Tweed was the son of a Glasgow publisher. His father’s death in 1885 necessitated his leaving school to run the family business. He studied part time at the Glasgow School of Art but in 1890 sold up and moved to London to pursue his art. He approached Hamo Thornycroft and assisted him on the frieze for the Institute of Chartered Accountants' building in Moorgate. At Thornycroft’s insistence Tweed continued his training at the Technical Art School, Lambeth, and the Royal Academy Schools. In 1893 Tweed moved to Paris with the hope of studying with Auguste Rodin, but this proved impossible as Rodin would only accept pupils who would spend four years under his tutelage.
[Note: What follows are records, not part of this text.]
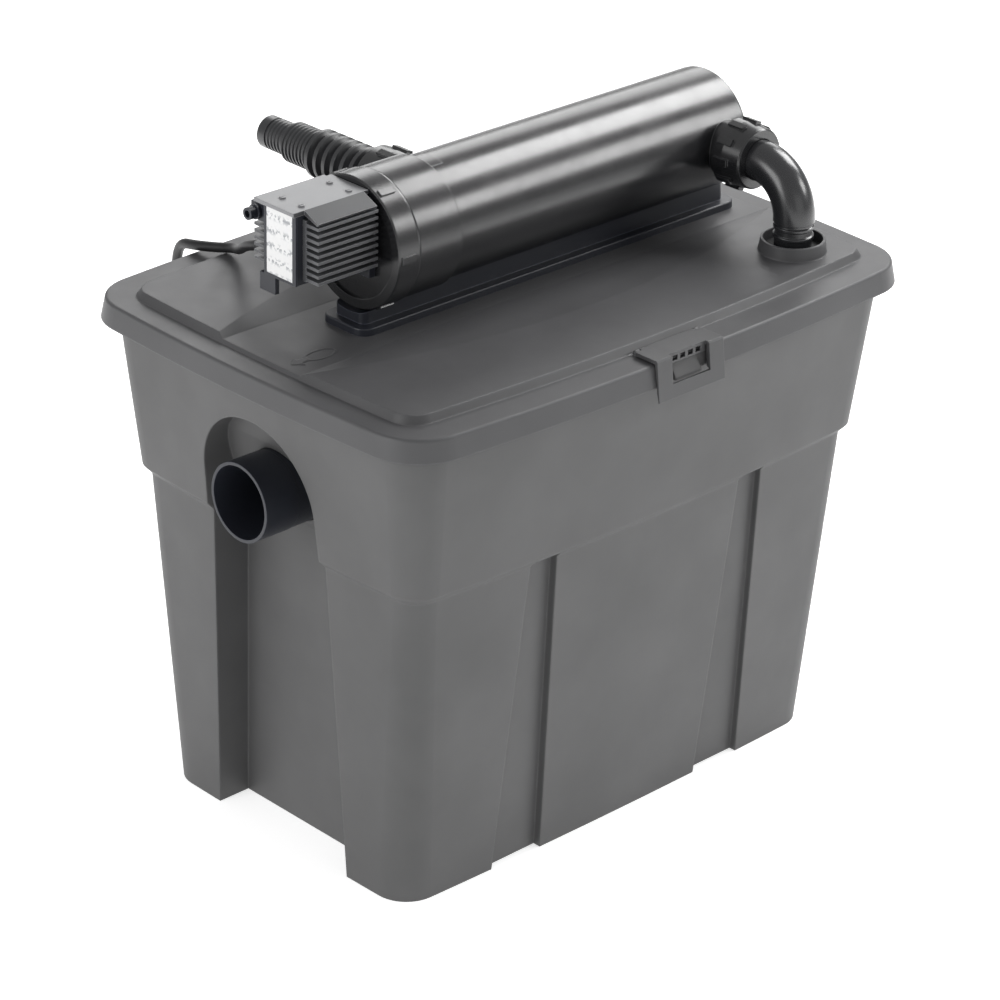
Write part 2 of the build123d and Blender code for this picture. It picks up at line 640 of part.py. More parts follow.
def make_lock_ring():
    """Ribbed ring that turns on the head's flange and reaches over the housing's mouth."""
    back = FLANGE_X - GAP - 2.0
    length = SOCKET_LOW - GAP - back
    inner_r = TUBE_R + 1.4
    body = turned([
        (RING_LIP_R, 0), (RING_R - 1.2, 0), (RING_R - 0.2, 1), (RING_R, length - 2), (RING_R - 0.6, length),
        (inner_r, length), (inner_r, 2), (RING_LIP_R, 2),
    ])
    for number in range(6):
        rib = box((inner_r + 1, -3, 3), (RING_R + 1.1, 3, length - 6))
        body += Rot(0, 0, 30 + number * 60) * rib
    keep("lock_ring", Pos(back, 0, TUBE_Z) * along_x(body))


def make_ballast_housing():
    back = FLANGE_X - 3.0
    shell = box((BOX_X, -BOX_HALF, BOX_LOW), (back, BOX_HALF, BOX_HIGH))
    shell -= box((BOX_X + 2.5, -14.5, BOX_LOW + 2.5), (FLANGE_X - 2, 14.5, BOX_HIGH - 2.5))
    foot = box((BOX_X + 30, -16, 492), (back, 16, BOX_LOW + 0.5))
    entry = box((ENTRY_X - 11, 14, ENTRY_Z - 8), (ENTRY_X + 11, 34, ENTRY_Z + 10))
    tab = box((BOX_X - 2, 6, 485), (BOX_X + 2, 24, BOX_LOW + 0.5))
    frame = box((BOX_X - 2, -18, BOX_LOW), (BOX_X, 19, BOX_HIGH))
    frame -= box((BOX_X - 3, -14, 501), (BOX_X + 1, 16.5, 556))
    neck = box((FLANGE_X - 6, -24, 489), (FLANGE_X, 24, 533))
    neck += box((FLANGE_X - 6, -BOX_HALF, 489), (FLANGE_X, BOX_HALF, 555))
    neck &= Pos(FLANGE_X - 7, 0, TUBE_Z) * along_x(rod(RING_LIP_R - 2 * GAP, 7))
    bridge = box((BOX_X + 4, BOX_HALF - 1, PLUG_Z - 7), (BOX_X + 14, PLUG_Y + 7, PLUG_Z + 7))
    body = shell + foot + entry + tab + frame + neck + bridge
    body -= Pos(ENTRY_X, 24, ENTRY_Z) * along_y(rod(CORD_R + 2, 20))
    body -= box((ENTRY_X - 5, 10, ENTRY_Z - 4), (ENTRY_X + 5, 25, ENTRY_Z + 6))
    body -= Pos(BOX_X + 3, PLUG_Y, PLUG_Z) * along_x(rod(3.2 + FIT, 8))
    for x, y in cover_screw_places():
        body -= Pos(x, y, BOX_HIGH - 5) * rod(1.3 + FIT, 6)
    keep("ballast_housing", body)


def heat_sink(reach):
    """Finned front side of the head, whose level fins reach out to the given Y."""
    low, high = BOX_X + 6, FLANGE_X - 7
    body = box((low, -BOX_HALF - 4, FIN_LOW - 1), (high, -BOX_HALF, FIN_LOW + FIN_COUNT * FIN_PITCH - 1))
    for number in range(FIN_COUNT):
        z = FIN_LOW + number * FIN_PITCH
        body += box((low, -reach, z), (high, -BOX_HALF - 3, z + FIN_THICK))
    return body


def cover_screw_places():
    """(x, y) places of the top cover's screws."""
    return [(x, y) for x in (-228, -180) for y in (-11, 11)]


def make_head_shell():
    keep("heat_sink_front", heat_sink(FIN_FRONT_Y))
    rear = mirrored(heat_sink(FIN_REAR_Y))
    rear -= box((BOX_X, 15, PLUG_Z - 9), (BOX_X + 14.4, 45, PLUG_Z + 12))
    rear -= box((ENTRY_X - 11.4, 15, 480), (ENTRY_X + 11.4, 36, ENTRY_Z + 10.4))
    keep("heat_sink_rear", rear)
    cover_top = 560.5
    cover_low = BOX_HIGH + 0.3
    section = [
        (-19, cover_top), (27, cover_top), (27, cover_low), (-17.4, cover_low),
        (1 - FIN_FRONT_Y, 551.6), (-FIN_FRONT_Y, 553.4),
    ]
    cover = prism_x(section, BOX_X - 5, FLANGE_X - 8)
    cover -= box((BOX_X - 6, -40, 545), (BOX_X + 6, -19, 570))
    cover += box((FLANGE_X - 9, -19, cover_low), (FLANGE_X - 3, 24, cover_top))
    screws = []
    for x, y in cover_screw_places():
        cover -= Pos(x, y, cover_low - 1) * rod(1.3 + FIT, 6)
        head = rod(2.6, 1.2) - Pos(0, 0, 1.0) * Box(8, 0.8, 1.0)
        screws.append(Pos(x, y, cover_top) * (head + Pos(0, 0, -7) * rod(1.3, 7.1)))
    keep("top_cover", cover)
    keep("cover_screws", Compound(screws))
    keep("label_plate", box((BOX_X - 1.6, -14 + FIT, 501 + FIT), (BOX_X, 16.5 - FIT, 556 - FIT)))
    plug = rod(5, 10) - Pos(0, 0, 6) * rod(3, 5)
    plug += Pos(0, 0, -7) * rod(3.2, 8)
    plug += rod(6.2, 3)
    keep("blanking_plug", Pos(BOX_X + 4, PLUG_Y, PLUG_Z) * along_minus_x(plug))


def make_lamp():
    board = box((-232, -1.5, 503), (-176, 0.1, 552))
    for x, z, wide, high in ((-222, 512, 14, 14), (-203, 530, 16, 12), (-190, 508, 8, 18)):
        board += box((x - wide / 2, -11, z), (x + wide / 2, -1.4, z + high))
    keep("ballast_board", board)
    socket = rod(19, 14) + Pos(0, 0, 13) * rod(18.5, 4)
    keep("lamp_socket", Pos(FLANGE_X + 14, 0, TUBE_Z) * along_x(socket))
    lamp = Pos(-133, 0, TUBE_Z) * along_x(rod(18, 14))
    tube_offset = 9.6
    for z in (-tube_offset, tube_offset):
        lamp += Pos(-120, 0, TUBE_Z + z) * along_x(rod(7.8, 290))
    lamp += Pos(162, 0, TUBE_Z) * Box(8, 10, 14)
    keep("uv_lamp", lamp)
    inner_r, outer_r = 20.6, 22.4
    sleeve = Pos(-146, 0, TUBE_Z) * along_x(rod(outer_r, 334)) + Pos(188, 0, TUBE_Z) * Sphere(outer_r)
    bore = Pos(-147, 0, TUBE_Z) * along_x(rod(inner_r, 335)) + Pos(188, 0, TUBE_Z) * Sphere(inner_r)
    keep("quartz_sleeve", sleeve - bore)
    nut = turned([(outer_r + FIT, 0), (33, 0), (33, 9), (30, 12), (outer_r + FIT, 12)])
    keep("sleeve_clamp_nut", Pos(FLANGE_X + 34.4, 0, TUBE_Z) * along_x(nut))


# ---------------------------------------------------------------- mains cord
COIL_X, COIL_Y = 26.0, 290.0
COIL_MEAN_R = 50.0
COIL_COLUMNS = 3
COIL_LAYERS = 4
COIL_OUTER_R = COIL_MEAN_R + (COIL_COLUMNS - 1) * CORD_R    # centre line of the outermost turn
COIL_TOP_Z = (2 * COIL_LAYERS - 1) * CORD_R                 # centre line of the top turns
PLUG_X, PLUG_R = 156.0, 18.5

CORD_ROUTE = [              # from the cable entry, over the lid's back edge, to the top of the coil
    (ENTRY_X, 32, ENTRY_Z),
    (ENTRY_X, 72, ENTRY_Z),
    (-184, 110, 481),
    (-170, 140, 465),
    (-157, 168, 454),
    (-156, 197, 450),
    (-152, 223, 439),
    (-146, 241, 414),
    (-141, 248, 380),
    (-137, 244, 338),
    (-133, 238, 290),
    (-129, 235, 242),
    (-124, 236, 194),
    (-117, 239, 148),
    (-101, 241, 106),
    (-74, 240, 72),
    (-39, 235, 46),
    (-4, COIL_Y - COIL_OUTER_R, 32),
    (COIL_X, COIL_Y - COIL_OUTER_R, COIL_TOP_Z),
]
TAIL_ROUTE = [              # from the bottom of the coil to the plug
    (COIL_X, COIL_Y - COIL_OUTER_R, CORD_R),
    (54, 232.5, CORD_R),
    (82, 238, 8),
    (108, 245, 15),
    (133, 247, PLUG_R),
    (PLUG_X, 247, PLUG_R),
]


def route_radii(points):
    """Arc radius at each corner: 0.45 of the shorter run over the tangent of half the turn."""
    radii = []
    for before, here, after in zip(points, points[1:], points[2:]):
        a = Vector(*here) - Vector(*before)
        b = Vector(*after) - Vector(*here)
        turn = math.radians(a.get_angle(b))
        radii.append(0.45 * min(a.length, b.length) / math.tan(turn / 2))
    return radii


def cord_tube(points, label):
    """Round cord along straight runs joined by tangent arcs."""
    radii = route_radii(points)
    path = FilletPolyline(*points, radius=radii)
    start = Vector(*points[0])
    direction = Vector(*points[1]) - start
    tube = sweep(Plane(origin=start, z_dir=direction) * Circle(CORD_R), path=path)
    expected = math.pi * CORD_R ** 2 * path.length
    ratio = round(tube.volume / expected, 4)
    print(label, "radii", [round(r) for r in radii], "length", round(path.length), "volume ratio", ratio)
    return tube


def make_gland():
    """Gland nut with a short tapered strain relief round the cord."""
    body = turned([(CORD_R, 0), (10, 0), (10, 6), (8.4, 7), (6.0, 20), (CORD_R, 20)])
    body += turned([(CORD_R, -8), (CORD_R + 2, -8), (CORD_R + 2, 1), (CORD_R, 1)])
    keep("cable_gland", Pos(ENTRY_X, 34, ENTRY_Z) * along_y(body))


def make_cord():
    keep("power_cord", cord_tube(CORD_ROUTE, "cord"))
    keep("cord_tail", cord_tube(TAIL_ROUTE, "tail"))
    half_band = COIL_COLUMNS * CORD_R
    coil = ring(COIL_MEAN_R + half_band, COIL_MEAN_R - half_band, 2 * COIL_LAYERS * CORD_R)
    keep("cord_coil", Pos(COIL_X, COIL_Y, 0) * coil)


def make_mains_plug():
    """Moulded two-pin plug that lies on the floor beside the coil."""
    body = turned([
        (0, 0), (5.5, 0), (7.5, 16), (12, 20), (PLUG_R - 2, 30), (PLUG_R, 33),
        (PLUG_R, 50), (PLUG_R - 1, 51), (0, 51),
    ])
    for side in (-1, 1):
        body += Pos(side * 9.5, 0, 50) * rod(2.4, 20)
    keep("mains_plug", Pos(PLUG_X, TAIL_ROUTE[-1][1], PLUG_R) * along_x(Rot(0, 0, 90) * body))


# ---------------------------------------------------------------- build
def main():
    make_tub()
    make_outlet()
    make_media()
    make_lid()
    make_lid_fittings()
    make_clasps()
    make_stand()
    make_housing()
    make_elbow()
    make_unions()
    make_hose_tail()
    make_head_base()
    make_lock_ring()
    make_ballast_housing()
    make_head_shell()
    make_lamp()
    make_gland()
    make_cord()
    make_mains_plug()
    os.makedirs("parts", exist_ok=True)
    for name, shape in PARTS.items():
        export_step(shape, f"parts/{name}.step")
    print(len(PARTS), "nodes written")


main()
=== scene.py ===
import json
import math

import bmesh
import bpy
from mathutils import Matrix, Vector


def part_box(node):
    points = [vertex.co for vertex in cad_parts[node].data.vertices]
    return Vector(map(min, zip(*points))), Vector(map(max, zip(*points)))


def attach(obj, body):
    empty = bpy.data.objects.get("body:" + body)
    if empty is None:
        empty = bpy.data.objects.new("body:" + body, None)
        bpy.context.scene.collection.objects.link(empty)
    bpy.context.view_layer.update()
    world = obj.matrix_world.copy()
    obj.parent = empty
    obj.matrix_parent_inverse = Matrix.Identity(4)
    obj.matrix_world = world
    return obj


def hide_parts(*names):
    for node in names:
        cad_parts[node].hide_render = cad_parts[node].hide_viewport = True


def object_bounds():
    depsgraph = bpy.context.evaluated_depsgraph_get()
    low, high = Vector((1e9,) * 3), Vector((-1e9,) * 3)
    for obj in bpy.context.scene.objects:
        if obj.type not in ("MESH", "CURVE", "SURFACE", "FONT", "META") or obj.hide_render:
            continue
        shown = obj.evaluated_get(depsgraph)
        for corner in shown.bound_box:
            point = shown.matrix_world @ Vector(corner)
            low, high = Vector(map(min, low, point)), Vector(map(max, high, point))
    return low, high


# Looks of a pond box filter with an ultraviolet clarifier on its lid. All sizes are in metres.
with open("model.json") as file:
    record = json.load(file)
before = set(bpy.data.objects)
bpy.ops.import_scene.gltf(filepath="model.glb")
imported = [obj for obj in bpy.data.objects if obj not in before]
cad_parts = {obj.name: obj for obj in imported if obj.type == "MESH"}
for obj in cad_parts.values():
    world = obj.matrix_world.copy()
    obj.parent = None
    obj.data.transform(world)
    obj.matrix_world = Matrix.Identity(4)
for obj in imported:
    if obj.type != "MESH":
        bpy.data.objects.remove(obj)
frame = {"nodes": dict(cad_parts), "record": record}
cad_low, cad_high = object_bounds()
NODES = frame["nodes"]
MM = 0.001


# ---------------------------------------------------------------- camera
AZIMUTH = math.radians(-44.258)
ELEVATION = math.radians(26.344)
ROLL = math.radians(1.372)
CAMERA_PLACE = Vector((-1.9788, -2.0314, 1.6372))
LENS = 136.04


def make_camera():
    data = bpy.data.cameras.new("camera")
    data.lens = LENS
    data.sensor_width = 36.0
    data.clip_start = 0.05
    data.clip_end = 50.0
    camera = bpy.data.objects.new("camera", data)
    turn = Matrix.Rotation(AZIMUTH, 4, "Z") @ Matrix.Rotation(math.pi / 2 - ELEVATION, 4, "X")
    camera.matrix_world = Matrix.Translation(CAMERA_PLACE) @ turn @ Matrix.Rotation(ROLL, 4, "Z")
    bpy.context.scene.collection.objects.link(camera)
    bpy.context.scene.camera = camera


# ---------------------------------------------------------------- node materials
CLOUDING = 0.10             # how far a moulded colour drifts either way
COVER_FOLD = 5 * MM         # the cover folds down this far in front of the label's edge
LABEL_ROWS = 9
SOLDER_PITCH = 3.5 * MM


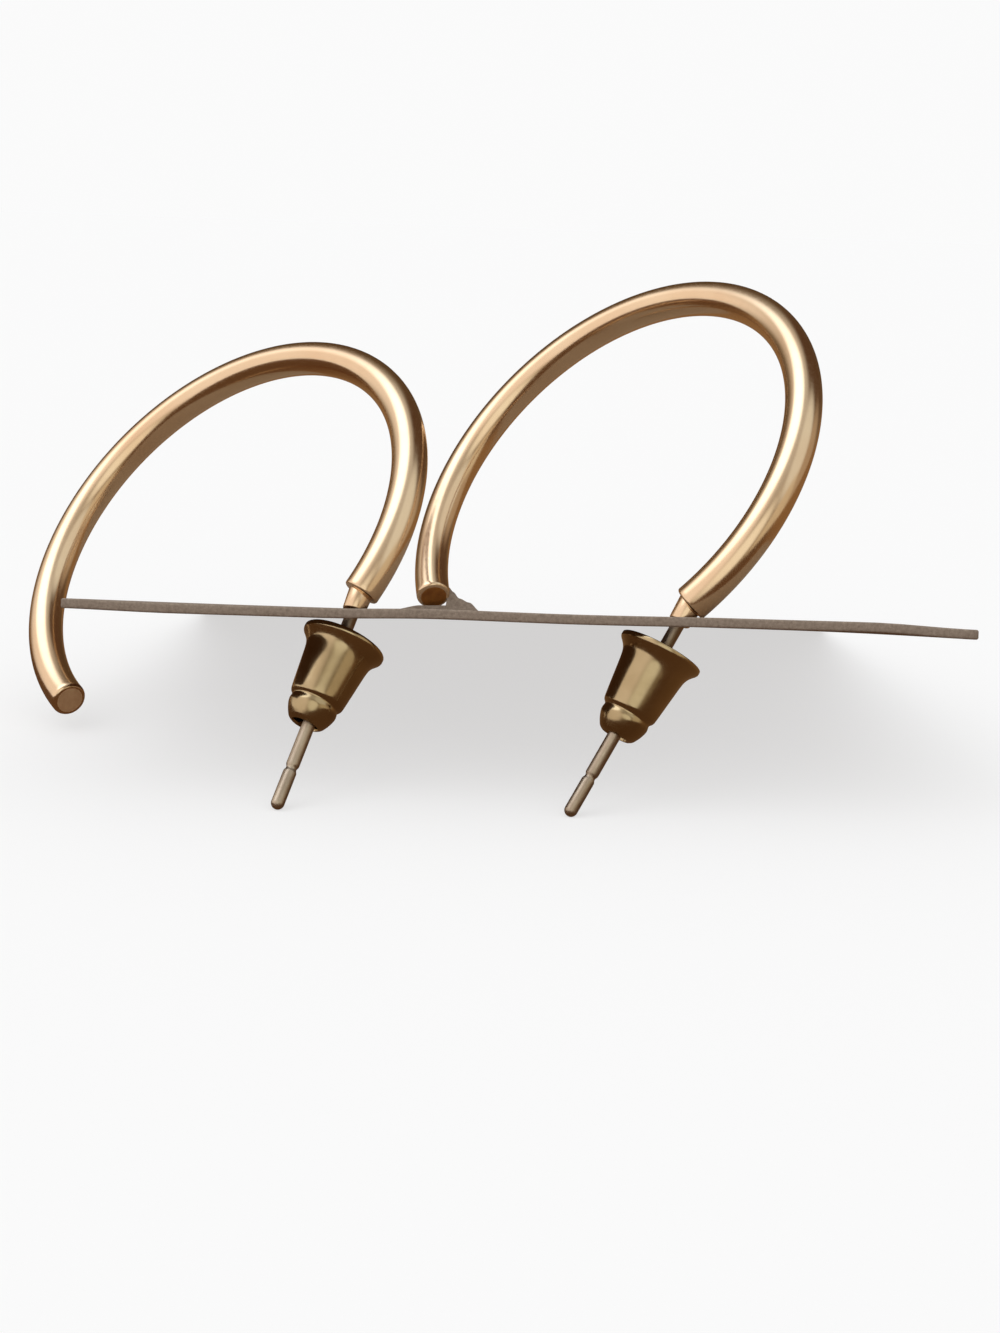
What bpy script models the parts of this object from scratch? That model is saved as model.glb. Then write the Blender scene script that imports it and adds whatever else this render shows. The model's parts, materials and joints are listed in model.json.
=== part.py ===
"""A pair of open hoop earrings on a display card, each held by a clutch on its post.

The card stands sloping: its far edge and the tips of the two posts touch the ground.
"""
import math

import bmesh
import bpy
from mathutils import Quaternion, Vector
from mathutils.bvhtree import BVHTree

MM = 0.001
UP = Vector((0.0, 0.0, 1.0))

# Hoop, collar and post, soldered into one piece
HOOP_RADIUS = 13.9 * MM
HOOP_SWEEP = math.radians(259.2)
WIRE_RADIUS = 1.085 * MM
WIRE_END_BEVEL = 0.16 * MM
COLLAR_RADIUS = 0.72 * MM
COLLAR_FOOT_RADIUS = 0.66 * MM
COLLAR_LENGTH = 1.25 * MM
POST_RADIUS = 0.38 * MM
POST_LENGTH = 13.95 * MM
NOTCH_DEPTH = 0.08 * MM
NOTCH_LENGTH = 0.5 * MM
NOTCH_TO_TIP = 2.5 * MM

# Clutch, a turned shell that grips the post
CLUTCH_LENGTH = 5.5 * MM
FLANGE_RADIUS = 2.45 * MM
FLANGE_THICKNESS = 0.28 * MM
FLANGE_FLARE = 1.1 * MM
BARREL_RADIUS = 1.92 * MM
BARREL_TAPER = 0.3 * MM
NOSE_LENGTH = 1.4 * MM
NOSE_RADIUS = 1.45 * MM
NOSE_END_RADIUS = 1.05 * MM
SHOULDER_LENGTH = 0.5 * MM
MOUTH_RADIUS = 0.75 * MM
CAVITY_RADIUS = 1.2 * MM
NOSE_CAVITY_RADIUS = 1.0 * MM
GRIP_RADIUS = 0.5 * MM
GRIP_LENGTH = 0.6 * MM
GRIP_HEIGHT = 3.0 * MM

# Card
CARD_WIDTH = 50.8 * MM
CARD_DEPTH = 50.8 * MM
CARD_THICKNESS = 0.55 * MM
CARD_CORNER_RADIUS = 0.8 * MM

# Fits
CARD_GAP = 0.15 * MM
HOLE_GAP = 0.3 * MM
WIRE_END_TO_CARD = 1.25 * MM

# How each earring sits in the card. hole_x and hole_y are measured from the middle of the near edge.
# heading and lean turn the post away from the card's normal, swing turns the hoop about its post,
# and post_bend is the bend between the post and the end of the wire. Angles are in degrees.
# cant_x and cant_y tip the clutch's axis, a unit vector, away from the post's.
EARRINGS = {
    "left": {
        "hole_x": -9.57 * MM, "hole_y": 5.0 * MM,
        "heading": 57.3, "lean": 30.6, "swing": -92.7, "post_bend": 18.4,
        "cant_x": 0.08, "cant_y": -0.045,
    },
    "right": {
        "hole_x": 9.02 * MM, "hole_y": 2.9 * MM,
        "heading": 24.5, "lean": 31.4, "swing": -72.5, "post_bend": 29.5,
        "cant_x": -0.03, "cant_y": -0.06,
    },
}

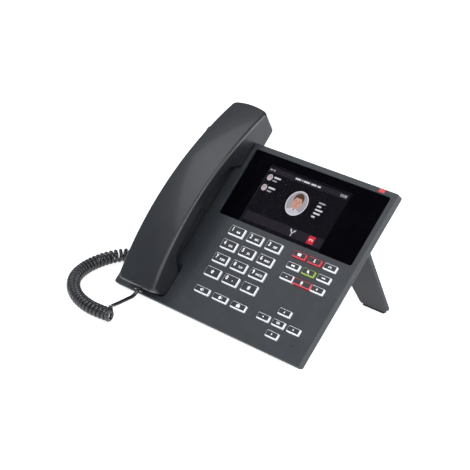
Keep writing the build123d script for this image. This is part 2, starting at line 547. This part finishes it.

Instead Tweed briefly studied at the École des Beaux-Arts before returning to London to execute a bronze relief for Cecil Rhodes’ residence, Groote Schuur in Cape Town, in situ. The success of this commission led to further major works in Africa including a statue of Rhodes at Bulawayo. A friendship with Rhodes flourished until Rhodes criticized his sculpture and temporarily suspended payment for his commissions, only to be threatened with legal proceedings.
In 1895 Tweed married Edith Clinton, who was secretary to the Women's Suffrage Society, and set up home at 108 Cheyne Walk in Chelsea. In 1901 he was commissioned to complete the equestrian group surmounting the Wellington monument in St Paul's Cathedral, London. Tweed’s appointment provoked debate, as he was then little known and was considered suspiciously modern. The monument was eventually completed in 1912, with Tweed's reputation enhanced. Tweed is remembered for his long and close friendship with Rodin. He did much to make the diffident and awkward genius feel at ease in London society. Rodin frequently stayed at the Tweed family home in Cheyne Walk, and in 1902 he put a cottage and studio at Tweed's disposal at his residence at Meudon. Tweed also did much to promote and popularize Rodin in Britain. This culminated in an exhibition of sculpture at Grosvenor House, London, in 1914, which Rodin subsequently gifted to the nation to symbolize the comradeship of France and Britain.
Besides Rhodes and Rodin, Tweed was on familiar terms with Edwin Lutyens, John Singer Sargent, Hilaire Belloc, and Ramsay MacDonald. As sculptor of public monuments, Tweed was both prolifc and successful. In addition to the war memorials to the King's Royal Rifle Corps at Winchester, and the Rifle Brigade in Grosvenor Place, London (1924) these include the lively and realistic portrait statues of Lord Clive in King Charles Street, Whitehall (1917) and Lord Kitchener, Horse Guards Parade (1926). Other notable commissions were monuments to Joseph Chamberlain in Westminster Abbey (1915) and Field Marshal Earl Roberts (1926) in St Paul's, Captain Cook at Whitby, Yorkshire, a marble bust of Lord Curzon of Kedleston for the Oxford Union; a statue of Sir John Moore at Shorncliffe; the equestrian statue of Sir George White, in Portland Place, and the House of Lords War Memorial comprising a figure of a youth returning a sword to a figure representing the Motherland.